MATERIAL
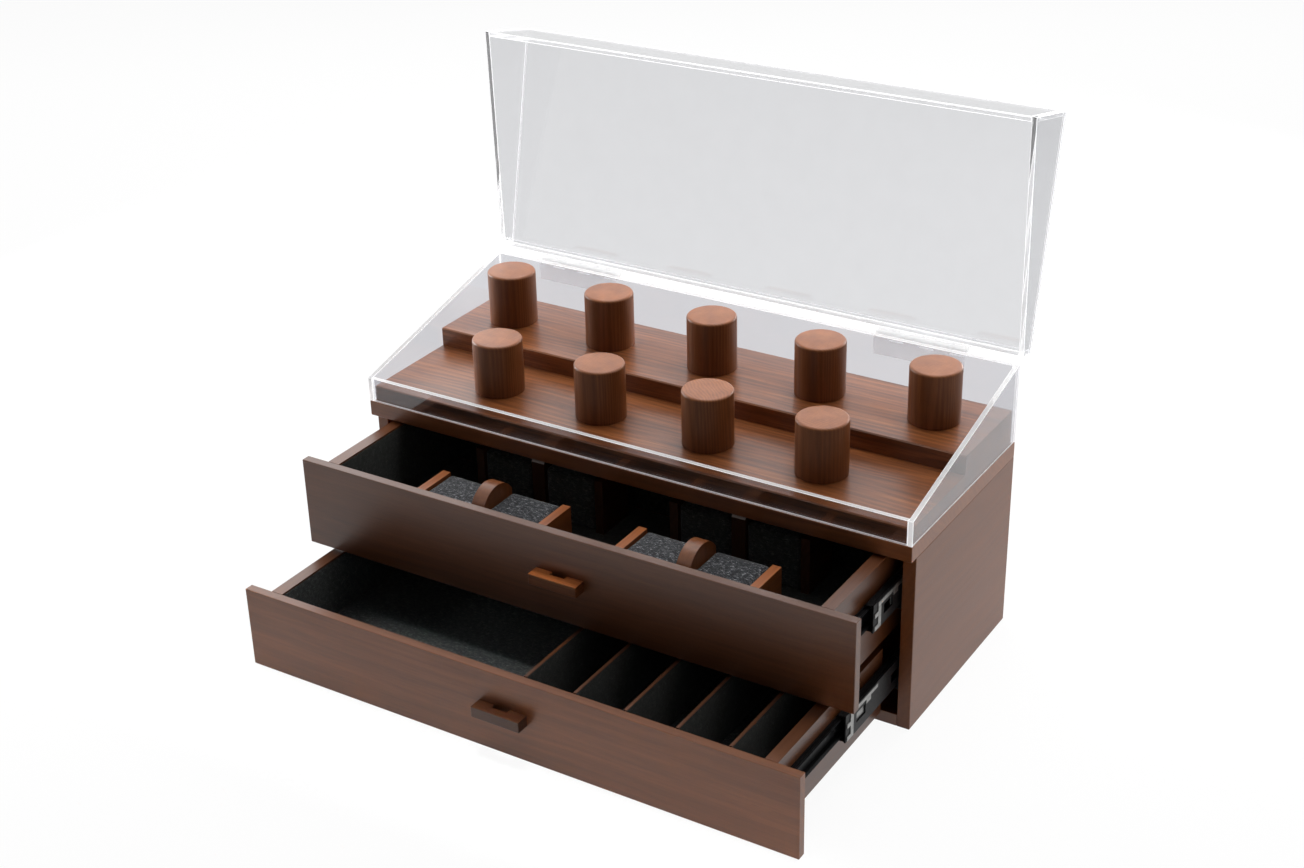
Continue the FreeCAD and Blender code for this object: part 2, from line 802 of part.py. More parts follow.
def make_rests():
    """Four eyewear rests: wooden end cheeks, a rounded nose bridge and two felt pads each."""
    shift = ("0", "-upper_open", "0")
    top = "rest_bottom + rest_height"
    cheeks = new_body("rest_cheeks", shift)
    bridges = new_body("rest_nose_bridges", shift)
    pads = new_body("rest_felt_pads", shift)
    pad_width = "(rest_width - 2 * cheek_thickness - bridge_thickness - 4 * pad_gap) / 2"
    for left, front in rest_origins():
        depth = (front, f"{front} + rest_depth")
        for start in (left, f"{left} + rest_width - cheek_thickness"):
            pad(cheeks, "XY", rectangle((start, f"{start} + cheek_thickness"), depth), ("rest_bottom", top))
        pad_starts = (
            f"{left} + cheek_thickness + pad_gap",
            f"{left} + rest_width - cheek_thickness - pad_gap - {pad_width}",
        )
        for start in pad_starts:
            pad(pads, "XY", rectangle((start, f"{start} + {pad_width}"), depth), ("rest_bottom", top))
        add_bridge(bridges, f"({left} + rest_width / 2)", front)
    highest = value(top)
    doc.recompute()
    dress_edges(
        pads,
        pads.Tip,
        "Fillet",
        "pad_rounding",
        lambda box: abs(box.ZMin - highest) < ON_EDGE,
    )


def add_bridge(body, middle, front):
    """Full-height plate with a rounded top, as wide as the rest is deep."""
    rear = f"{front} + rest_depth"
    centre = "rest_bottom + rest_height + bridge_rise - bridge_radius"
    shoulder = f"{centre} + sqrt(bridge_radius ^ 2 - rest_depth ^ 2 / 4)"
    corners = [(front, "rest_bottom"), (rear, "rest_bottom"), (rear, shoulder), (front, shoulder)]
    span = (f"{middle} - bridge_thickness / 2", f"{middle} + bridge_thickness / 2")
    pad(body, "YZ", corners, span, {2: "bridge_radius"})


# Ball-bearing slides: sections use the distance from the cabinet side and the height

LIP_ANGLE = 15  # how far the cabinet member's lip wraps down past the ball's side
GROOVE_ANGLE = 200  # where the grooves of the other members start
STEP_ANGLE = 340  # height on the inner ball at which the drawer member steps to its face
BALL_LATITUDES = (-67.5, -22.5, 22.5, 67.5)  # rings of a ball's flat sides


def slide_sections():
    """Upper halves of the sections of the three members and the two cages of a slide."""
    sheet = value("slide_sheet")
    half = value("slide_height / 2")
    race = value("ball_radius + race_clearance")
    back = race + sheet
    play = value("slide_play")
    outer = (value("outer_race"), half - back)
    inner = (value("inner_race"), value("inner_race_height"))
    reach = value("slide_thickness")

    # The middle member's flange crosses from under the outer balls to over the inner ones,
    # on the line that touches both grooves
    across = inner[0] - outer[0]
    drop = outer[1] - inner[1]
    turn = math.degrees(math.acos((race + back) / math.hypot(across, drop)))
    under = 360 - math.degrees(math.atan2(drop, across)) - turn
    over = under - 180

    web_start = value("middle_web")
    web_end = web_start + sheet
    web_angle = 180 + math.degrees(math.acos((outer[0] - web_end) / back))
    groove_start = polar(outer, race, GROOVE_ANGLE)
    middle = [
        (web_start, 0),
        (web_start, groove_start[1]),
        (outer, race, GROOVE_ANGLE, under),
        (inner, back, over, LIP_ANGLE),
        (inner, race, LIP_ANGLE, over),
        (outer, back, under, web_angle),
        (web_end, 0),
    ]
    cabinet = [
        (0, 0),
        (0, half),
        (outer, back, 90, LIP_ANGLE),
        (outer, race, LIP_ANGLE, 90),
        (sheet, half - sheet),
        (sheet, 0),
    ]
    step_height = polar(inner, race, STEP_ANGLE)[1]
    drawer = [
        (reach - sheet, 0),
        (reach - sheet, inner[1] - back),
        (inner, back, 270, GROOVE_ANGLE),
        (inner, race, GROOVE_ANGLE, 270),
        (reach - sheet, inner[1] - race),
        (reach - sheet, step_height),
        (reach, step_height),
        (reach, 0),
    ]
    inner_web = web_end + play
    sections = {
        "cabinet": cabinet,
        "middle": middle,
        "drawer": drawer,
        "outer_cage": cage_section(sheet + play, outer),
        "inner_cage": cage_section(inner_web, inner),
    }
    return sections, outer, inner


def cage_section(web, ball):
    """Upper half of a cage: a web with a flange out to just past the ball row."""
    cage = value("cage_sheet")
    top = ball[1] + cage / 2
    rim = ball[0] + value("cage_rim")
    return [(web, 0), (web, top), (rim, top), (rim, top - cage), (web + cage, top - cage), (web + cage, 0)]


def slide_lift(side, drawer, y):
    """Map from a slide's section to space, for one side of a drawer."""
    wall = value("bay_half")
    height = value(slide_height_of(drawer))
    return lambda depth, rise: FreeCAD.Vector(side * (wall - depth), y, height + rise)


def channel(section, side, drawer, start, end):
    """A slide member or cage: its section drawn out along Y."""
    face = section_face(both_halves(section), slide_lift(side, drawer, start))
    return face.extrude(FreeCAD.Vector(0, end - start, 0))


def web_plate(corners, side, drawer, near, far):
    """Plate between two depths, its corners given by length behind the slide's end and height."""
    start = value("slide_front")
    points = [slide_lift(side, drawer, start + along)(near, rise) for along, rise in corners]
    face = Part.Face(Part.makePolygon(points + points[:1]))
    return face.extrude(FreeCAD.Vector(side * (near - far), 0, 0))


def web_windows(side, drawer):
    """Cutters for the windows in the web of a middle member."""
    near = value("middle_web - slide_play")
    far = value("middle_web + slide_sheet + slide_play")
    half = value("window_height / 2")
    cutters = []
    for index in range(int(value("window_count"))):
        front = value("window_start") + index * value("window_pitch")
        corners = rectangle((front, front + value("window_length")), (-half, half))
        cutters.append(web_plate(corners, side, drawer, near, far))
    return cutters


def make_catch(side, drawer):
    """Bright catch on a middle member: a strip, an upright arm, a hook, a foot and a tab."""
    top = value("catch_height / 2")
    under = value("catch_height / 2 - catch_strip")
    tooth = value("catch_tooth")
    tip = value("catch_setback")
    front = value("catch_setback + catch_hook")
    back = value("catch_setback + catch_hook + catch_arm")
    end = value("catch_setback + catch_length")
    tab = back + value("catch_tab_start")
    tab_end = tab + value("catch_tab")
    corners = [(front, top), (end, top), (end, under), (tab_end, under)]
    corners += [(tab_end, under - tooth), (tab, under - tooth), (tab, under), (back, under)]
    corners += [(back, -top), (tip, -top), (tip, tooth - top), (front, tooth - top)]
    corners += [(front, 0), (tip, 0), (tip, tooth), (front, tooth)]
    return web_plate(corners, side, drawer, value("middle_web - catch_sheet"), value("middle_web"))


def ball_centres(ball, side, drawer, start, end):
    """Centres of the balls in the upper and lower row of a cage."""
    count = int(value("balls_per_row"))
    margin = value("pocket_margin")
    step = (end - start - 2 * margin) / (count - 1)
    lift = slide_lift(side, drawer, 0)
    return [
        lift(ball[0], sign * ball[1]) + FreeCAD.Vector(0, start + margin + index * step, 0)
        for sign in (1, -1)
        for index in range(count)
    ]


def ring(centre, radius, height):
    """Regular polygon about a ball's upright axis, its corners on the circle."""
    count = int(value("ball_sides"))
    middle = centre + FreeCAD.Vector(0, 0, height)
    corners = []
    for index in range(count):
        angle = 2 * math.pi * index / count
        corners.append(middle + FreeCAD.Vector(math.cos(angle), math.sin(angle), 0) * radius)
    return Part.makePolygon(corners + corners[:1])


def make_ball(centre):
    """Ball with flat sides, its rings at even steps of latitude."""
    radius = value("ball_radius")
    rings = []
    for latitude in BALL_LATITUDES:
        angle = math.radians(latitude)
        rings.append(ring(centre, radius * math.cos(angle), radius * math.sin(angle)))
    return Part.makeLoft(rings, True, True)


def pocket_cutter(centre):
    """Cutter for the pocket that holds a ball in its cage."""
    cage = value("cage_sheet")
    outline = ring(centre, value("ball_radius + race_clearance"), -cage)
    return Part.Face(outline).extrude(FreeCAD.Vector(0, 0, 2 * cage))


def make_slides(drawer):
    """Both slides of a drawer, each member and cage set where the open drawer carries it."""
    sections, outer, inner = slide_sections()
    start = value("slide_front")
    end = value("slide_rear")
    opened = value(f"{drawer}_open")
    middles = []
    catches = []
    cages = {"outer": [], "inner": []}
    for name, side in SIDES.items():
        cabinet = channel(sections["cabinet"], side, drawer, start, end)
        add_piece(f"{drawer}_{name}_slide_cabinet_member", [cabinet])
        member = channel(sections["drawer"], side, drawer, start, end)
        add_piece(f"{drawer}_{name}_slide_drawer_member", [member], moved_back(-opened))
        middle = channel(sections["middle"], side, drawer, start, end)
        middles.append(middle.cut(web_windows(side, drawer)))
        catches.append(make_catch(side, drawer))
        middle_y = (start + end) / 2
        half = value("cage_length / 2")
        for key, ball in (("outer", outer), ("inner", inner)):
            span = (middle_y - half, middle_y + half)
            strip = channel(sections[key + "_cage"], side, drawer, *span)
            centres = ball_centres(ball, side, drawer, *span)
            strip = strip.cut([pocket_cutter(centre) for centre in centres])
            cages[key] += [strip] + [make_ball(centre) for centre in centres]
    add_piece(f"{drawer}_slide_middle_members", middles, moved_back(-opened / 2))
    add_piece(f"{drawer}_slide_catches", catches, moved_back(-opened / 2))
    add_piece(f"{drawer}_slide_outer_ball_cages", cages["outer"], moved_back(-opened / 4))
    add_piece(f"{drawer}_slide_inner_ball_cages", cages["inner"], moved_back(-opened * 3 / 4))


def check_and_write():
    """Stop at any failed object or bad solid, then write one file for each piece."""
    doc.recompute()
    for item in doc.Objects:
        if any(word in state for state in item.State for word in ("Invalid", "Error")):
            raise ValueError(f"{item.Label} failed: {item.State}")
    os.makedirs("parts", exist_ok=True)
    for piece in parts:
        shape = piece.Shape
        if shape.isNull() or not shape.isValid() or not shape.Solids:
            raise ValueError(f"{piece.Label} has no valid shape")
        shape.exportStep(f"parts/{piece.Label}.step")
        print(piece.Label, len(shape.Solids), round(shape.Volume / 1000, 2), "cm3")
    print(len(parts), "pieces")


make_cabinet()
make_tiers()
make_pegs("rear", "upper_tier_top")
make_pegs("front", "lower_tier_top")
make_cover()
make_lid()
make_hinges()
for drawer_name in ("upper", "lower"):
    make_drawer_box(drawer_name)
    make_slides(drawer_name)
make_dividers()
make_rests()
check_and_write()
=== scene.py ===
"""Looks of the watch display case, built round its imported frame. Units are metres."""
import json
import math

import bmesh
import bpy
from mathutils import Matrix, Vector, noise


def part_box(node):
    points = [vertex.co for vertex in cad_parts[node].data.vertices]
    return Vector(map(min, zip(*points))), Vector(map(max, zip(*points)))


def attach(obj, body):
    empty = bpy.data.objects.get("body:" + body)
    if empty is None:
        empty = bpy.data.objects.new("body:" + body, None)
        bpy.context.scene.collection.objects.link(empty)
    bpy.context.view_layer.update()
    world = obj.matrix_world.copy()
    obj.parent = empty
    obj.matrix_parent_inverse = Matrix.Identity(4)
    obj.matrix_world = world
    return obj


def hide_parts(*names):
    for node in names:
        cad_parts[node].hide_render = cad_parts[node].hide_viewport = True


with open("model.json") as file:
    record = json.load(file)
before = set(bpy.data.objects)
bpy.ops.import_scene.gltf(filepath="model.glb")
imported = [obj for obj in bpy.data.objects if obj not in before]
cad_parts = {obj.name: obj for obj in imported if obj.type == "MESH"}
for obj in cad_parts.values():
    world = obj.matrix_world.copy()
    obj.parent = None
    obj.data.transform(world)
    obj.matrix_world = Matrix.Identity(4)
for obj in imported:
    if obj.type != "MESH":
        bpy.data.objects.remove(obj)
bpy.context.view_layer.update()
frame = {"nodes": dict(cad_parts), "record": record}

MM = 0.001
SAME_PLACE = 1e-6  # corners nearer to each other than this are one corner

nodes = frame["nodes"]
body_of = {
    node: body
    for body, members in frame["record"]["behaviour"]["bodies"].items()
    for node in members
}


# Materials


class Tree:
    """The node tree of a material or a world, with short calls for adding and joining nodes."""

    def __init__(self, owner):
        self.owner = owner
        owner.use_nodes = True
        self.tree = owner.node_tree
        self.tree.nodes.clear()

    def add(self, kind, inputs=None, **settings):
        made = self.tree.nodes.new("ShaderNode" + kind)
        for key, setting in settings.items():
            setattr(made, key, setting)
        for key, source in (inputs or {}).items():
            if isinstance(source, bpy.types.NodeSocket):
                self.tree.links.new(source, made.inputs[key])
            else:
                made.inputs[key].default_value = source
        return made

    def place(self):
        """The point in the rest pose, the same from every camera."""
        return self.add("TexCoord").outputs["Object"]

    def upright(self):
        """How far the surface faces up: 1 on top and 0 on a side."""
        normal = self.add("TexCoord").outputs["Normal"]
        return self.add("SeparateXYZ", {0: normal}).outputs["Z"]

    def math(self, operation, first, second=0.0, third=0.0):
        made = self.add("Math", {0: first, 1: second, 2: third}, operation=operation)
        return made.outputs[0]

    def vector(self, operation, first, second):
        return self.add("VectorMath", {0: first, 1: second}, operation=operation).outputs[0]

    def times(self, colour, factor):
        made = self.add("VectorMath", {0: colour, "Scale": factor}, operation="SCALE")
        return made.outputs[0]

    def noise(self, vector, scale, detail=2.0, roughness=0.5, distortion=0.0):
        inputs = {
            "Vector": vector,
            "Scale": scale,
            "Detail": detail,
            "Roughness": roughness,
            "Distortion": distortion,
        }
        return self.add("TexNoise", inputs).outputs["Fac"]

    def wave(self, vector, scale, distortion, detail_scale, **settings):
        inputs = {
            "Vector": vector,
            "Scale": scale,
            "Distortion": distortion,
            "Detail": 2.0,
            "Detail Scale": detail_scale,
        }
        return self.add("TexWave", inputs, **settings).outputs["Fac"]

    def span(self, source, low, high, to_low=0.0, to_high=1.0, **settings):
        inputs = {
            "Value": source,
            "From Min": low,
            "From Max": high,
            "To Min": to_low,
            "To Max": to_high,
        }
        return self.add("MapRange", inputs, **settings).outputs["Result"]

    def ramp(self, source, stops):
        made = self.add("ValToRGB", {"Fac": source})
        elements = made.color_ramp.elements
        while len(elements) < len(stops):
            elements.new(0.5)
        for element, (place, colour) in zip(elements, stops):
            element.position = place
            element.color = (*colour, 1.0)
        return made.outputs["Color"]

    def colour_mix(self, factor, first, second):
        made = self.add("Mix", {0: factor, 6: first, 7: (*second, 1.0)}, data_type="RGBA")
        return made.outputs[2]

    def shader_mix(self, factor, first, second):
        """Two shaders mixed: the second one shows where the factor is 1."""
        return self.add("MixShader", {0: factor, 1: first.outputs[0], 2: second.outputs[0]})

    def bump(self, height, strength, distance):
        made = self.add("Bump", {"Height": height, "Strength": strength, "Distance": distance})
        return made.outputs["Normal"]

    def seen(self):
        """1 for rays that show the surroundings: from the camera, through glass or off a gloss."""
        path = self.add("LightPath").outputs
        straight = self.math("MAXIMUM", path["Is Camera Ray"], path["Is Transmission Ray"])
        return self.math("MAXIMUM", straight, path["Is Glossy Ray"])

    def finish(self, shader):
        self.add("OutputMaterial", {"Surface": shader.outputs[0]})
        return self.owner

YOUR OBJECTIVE
With the first line being the one containing "make_cabinet()" and the last line the one containing "from mathutils import Matrix, Vector, noise", transcribe exactly the lines above that fall in that range.

IN RESPONSE
make_cabinet()
make_tiers()
make_pegs("rear", "upper_tier_top")
make_pegs("front", "lower_tier_top")
make_cover()
make_lid()
make_hinges()
for drawer_name in ("upper", "lower"):
    make_drawer_box(drawer_name)
    make_slides(drawer_name)
make_dividers()
make_rests()
check_and_write()
=== scene.py ===
"""Looks of the watch display case, built round its imported frame. Units are metres."""
import json
import math

import bmesh
import bpy
from mathutils import Matrix, Vector, noise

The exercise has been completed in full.